You play as Kyle, a chubby Republican and his British friend Mel. Kyle is rather thick, and his attempts at humour reflect this. Mel is often there to make a quip about his lack of intelligence, usually sarcastically. You can practically see the voice actor rolling his eyes for most of his lines. I have a question- Why are all British people in games sarcastic, evil, or both? I suppose other countries think we have some sort of amazing wit, but the amount of “your Mum” and “that’s what she said” jokes I hear on a daily basis in England makes this stereotype worryingly inaccurate.

These two “hilariously” mismatched characters are about to go to a costume competition for Kyle, who dressed up as “The Purple Patriot” (probably a precursor to the Supreme League of Patriots), a hero he made up. Their journey starts in the apartment they live in, which looks like a pigsty. As they go to leave, it turns out that Kyle lost the map to the place. And here lies the first problem.
I know this is a trope in point and click adventures, losing something or searching for an object within the screen that’ll help you progress to the next screen, but this game handles it poorly. I have heard legends of how nonsensical the “adventure game logic” is, but this well and truly takes the cake. Without wishing to spoil the (I use this word loosely) “puzzle”, I never understood why they couldn’t just use the computer to search for nearby theatres in the area, then print out a map. But no, you have to search all over their nasty apartment looking for some scraggily bit of paper with some words and letters on. Apparently that leads to progress, ignoring the fact that a fully functioning computer with internet capabilities is made incredibly obvious in the main area of their apartment.

Objects that can be clicked on don’t stand out from those that can’t be. This may sound like good design, since the game would be too easy if everything stuck out, but it’s frustrating when you skim over things that you thought meant nothing. When you hover over an object, it’ll glow purple, letting you know that you can click on it. Which is nice. When you’re done clicking round the room like a moron, you can always speak to Mel, who will give you a painfully obvious hint about how to progress. To me, this is the equivalent of turning on easy mode, which any true gamer must never, ever do. But sometimes I’m truly stumped, and must succumb to the embarrassing lows of asking for help. And when the solution is revealed, it’s usually something that I would have either stumbled across by accident, or would have never thought about doing. This is just bad design. The train of thought should at least be conceivable to the player, especially if it contradicts itself. An example of this: I examined a particular object early on in the puzzle. Kyle dismissed it. I moved on. Later on, it told me to look for something written down. After searching for quite a while, I click on this certain object again, and just like that it’s what I need. I didn’t think about clicking it sooner because the game had already told me that it wasn’t important. I know point and click’s take their inspiration from puzzle games, but making progress is way too complicated in this game and takes too long to keep the player invested.

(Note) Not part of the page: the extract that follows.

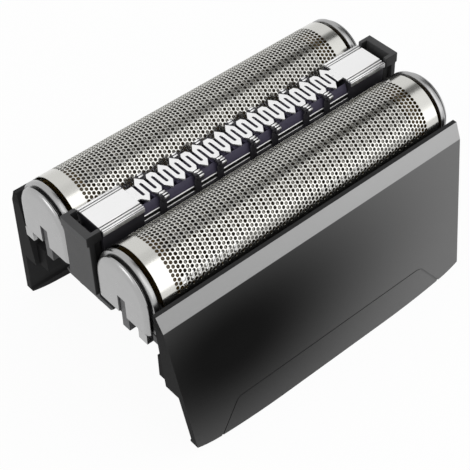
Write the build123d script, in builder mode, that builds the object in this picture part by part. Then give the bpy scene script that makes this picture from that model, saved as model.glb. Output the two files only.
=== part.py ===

The Supreme League of Patriots does something risky: it identifies as a comedy game. There are very few games that focus mainly on making the player laugh. There are obviously a few, like Deadpool, and to an extent the Saint’s Row games from the third and up. I’ve always been told about the comedy from the Adventure Island and Sam and Max series, which were apparently quite funny, and also happened to be point and click adventures. However, for the most part the comedy in the Supreme League of Patriots falls flat. Mel does make me chuckle every now and again due to his dry British wit, but these chuckles are few and far between. You know when you breathe heavily through your nose for a second when something’s mildly funny? That’s the pinnacle of the game’s humour. I’m not a fan.

Overall, the Supreme League of Patriots is just… boring. The comedy is hit and miss, the gameplay is uninspired and counter-intuitive, the audio is weird and I found myself not caring about where the story went. Oh and by the way these games are episodic. I’ve been talking about them as one full package though, because apart from the story, nothing really changes between them. From what I’ve seen, I’d only recommend to diehard fans of point and click adventure games and dry, sarcastic British humour.